- Kategori
- Köpek Psikolojisi
Köpeğiniz varsa!
Bir köpeğiniz varsa, fazla insana ihtiyaç duymazsınız…
O sizi çok güzel oyalar.
Size unuttuğunuz birçok duyguyu hatırlatır.
Vefayı, sadakati ve karşılıksız sevmeyi…
Sadece karın tokluğuna ve aldığı sevgiyle çalışır.
Size unutmamayı ve sorumluluk almayı öğretir.
Nereye giderseniz gidin aklınız hep ondadır.
Gece, gündüz yürüyüşe çıkmak isteseniz yanınızda en iyi arkadaştır.
Arabanın sağ koltuğunda onu gezdirmenin keyfi çok büyüktür.
Kimseyi mutlu edemezsiniz ama o sizinle her koşulda mutludur.
Eve gelirken o karşılanma heyecanıyla gelirsiniz.
Evden ayrılırken onun hüzünlü gözleriyle ayrılırsınız aynı hüzünle…
Bazen çok yorulursunuz kendinizi koltuğa zor atarsınız, işte o anda yanınıza gelen ve dibinize sokulan o muhteşem dost sizin yorgunluğunuzu bir anda alır.
Eğer köpeğinizle uzun zaman yaşamaya alıştıysanız ondan kopmak mümkün olmaz.
Sizden bir parça olur.
Siz de köpeğinizin bir parçası olursunuz.
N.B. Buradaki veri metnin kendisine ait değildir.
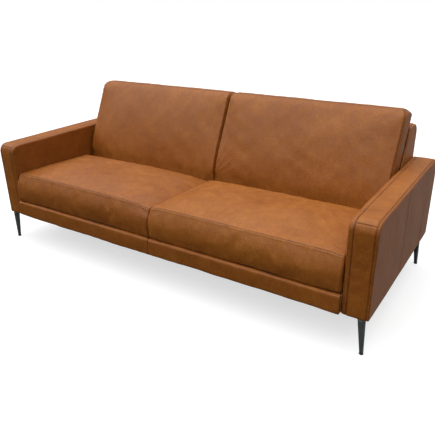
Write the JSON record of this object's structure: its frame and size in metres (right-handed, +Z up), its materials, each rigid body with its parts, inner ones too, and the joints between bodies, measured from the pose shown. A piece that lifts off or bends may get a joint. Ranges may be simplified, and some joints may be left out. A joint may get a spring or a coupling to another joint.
{
  "type": "sofa",
  "caption": "Long low leather sofa with slim padded arms, loose box seat cushions, leaning back cushions and slim tapered metal legs.",
  "frame": {"origin": "on the floor, under the middle of the whole sofa", "axes": "+X along the seat, to the right as seen from the front; the sofa faces -Y; +Z up"},
  "size_m": [2.26, 1.02, 0.8734],
  "materials": {
    "leather": "semi-aniline cognac leather with soft mottling and a low sheen",
    "timber": "sawn softwood",
    "leg_steel": "satin anthracite powder coat",
    "spring_steel": "bright wire",
    "lining_cloth": "matte",
    "webbing": "matte",
    "foam": "matte",
    "nylon": "satin",
    "zip_cloth": "matte"
  },
  "bodies": {
    "frame": {"apron_left": "leather", "apron_right": "leather", "arm_frame_left": "timber", "arm_frame_right": "timber", "arm_front_pad_left": "leather", "arm_front_pad_right": "leather", "arm_inner_cover_left": "leather", "arm_inner_cover_right": "leather", "arm_outer_cover_left": "leather", "arm_outer_cover_right": "leather", "arm_rear_pad_left": "leather", "arm_rear_pad_right": "leather", "arm_top_pad_left": "leather", "arm_top_pad_right": "leather", "arm_top_rail_left": "timber", "arm_top_rail_right": "timber", "back_lining": "lining_cloth", "back_lower_rail": "timber", "back_post_centre": "timber", "back_post_left": "timber", "back_post_right": "timber", "back_rear_cover": "leather", "back_top_cover": "leather", "back_top_rail": "timber", "back_webbing": "webbing", "base_centre_rail": "timber", "base_front_rail": "timber", "base_rear_rail": "timber", "base_side_rail_left": "timber", "base_side_rail_right": "timber", "dust_cover": "lining_cloth", "glide_front_left": "nylon", "glide_front_right": "nylon", "glide_rear_left": "nylon", "glide_rear_right": "nylon", "leg_front_left": "leg_steel", "leg_front_right": "leg_steel", "leg_plate_front_left": "leg_steel", "leg_plate_front_right": "leg_steel", "leg_plate_rear_left": "leg_steel", "leg_plate_rear_right": "leg_steel", "leg_rear_left": "leg_steel", "leg_rear_right": "leg_steel", "seat_deck": "lining_cloth", "seat_springs_left": "spring_steel", "seat_springs_right": "spring_steel"},
    "seat_cushion_left": {"seat_cushion_left_cover": "leather", "seat_cushion_left_core": "foam", "seat_cushion_left_zip": "zip_cloth"},
    "seat_cushion_right": {"seat_cushion_right_cover": "leather", "seat_cushion_right_core": "foam", "seat_cushion_right_zip": "zip_cloth"},
    "back_cushion_left": {"back_cushion_left_cover": "leather", "back_cushion_left_core": "foam", "back_cushion_left_zip": "zip_cloth"},
    "back_cushion_right": {"back_cushion_right_cover": "leather", "back_cushion_right_core": "foam", "back_cushion_right_zip": "zip_cloth"}
  },
  "joints": [
    {"name": "seat_cushion_left_lift", "type": "slide", "parent": "frame", "child": "seat_cushion_left", "axis": [0, 0, 1], "range_m": [0, 0.35]},
    {"name": "seat_cushion_right_lift", "type": "slide", "parent": "frame", "child": "seat_cushion_right", "axis": [0, 0, 1], "range_m": [0, 0.35]},
    {"name": "back_cushion_left_lift", "type": "slide", "parent": "frame", "child": "back_cushion_left", "axis": [0, 0.4305, 0.9026], "range_m": [0, 0.58]},
    {"name": "back_cushion_right_lift", "type": "slide", "parent": "frame", "child": "back_cushion_right", "axis": [0, 0.4305, 0.9026], "range_m": [0, 0.58]}
  ]
}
Onu da sizin olmadığınız hiçbir şey mutlu etmez.
Eğer bir köpek sahiplenmek istiyorsanız, çook sevmeniz ve fedakar olmanız gerekir.
Karşılıklı bir alış veriştir aranızda olup bitenler.
Öylesine bir heves değil!
Bu kadar severken bazen zor bir dönem içinde yanlış kararlar alabiliyor insan.
İşte o zaman “onun iyiliği için sandığımız şey aslında onun adına verdiğimiz yanlış bir karar” olabiliyor.
Bende onun adına böyle yanlış bir karar almıştım. Onu çok seven bir aileye verdim. Daha doğrusu sevdiklerini sandım. Hiç kimse benim kadar sevemezmiş onu. Gittiği günden beri aklım hep ondaydı.
Sürekli resimlerini istiyordum mutlu mu değil mi? O mutluysa o zaman teselli buluyordum.
İçim ve evim çok boşalmıştı. Bir anda en iyi dostumu kaybetmiştim. Hem de onun hiç söz hakkı olmadan. Onun adına verdiğim bir kararla…
Sözde onu bırakıp Amerika’ya yerleşecektim. Gideceğim yer çok uzaktı ve uçuşa dayanamayacağını düşünmüştüm. Aradan onsuz on gün geçmişti. Sürekli onun hayali ve sesleriyle geçen bir on gün.
Onu alan aile çok mutluydu, ta ki on gün geçene kadar. Beni aradılar ve huyunun çok değiştiğini her yere çişini yapıp hırlamaya başladığını söylediler. Ne yalan söyleyeyim hayatımda hiç bu kadar güzel şikayetler duymamıştım.)”Hemen geri getirin evini özlemiş o” dedim. O evini özlerken ben her şeyini özlemiştim.
İki saat içerisinde geldi eve. O iki saatteki mutluluğum ve heyecanımı hiç yaşamamış gibiydim.
Eve geldiğinde işte o muhteşem andı. İkimizin kavuşması ve onun “işte benim evim, benim ailem mutluluğuyla koşuşturması”
Artık ben nerede o orada, ucunda ölüm bile olsa!
İnsanın sevdiğinin yanında ölmesinden daha güzel ne olabilir ki?
Julia, benim vazgeçilmez dostum, hayat seninle güzel!!!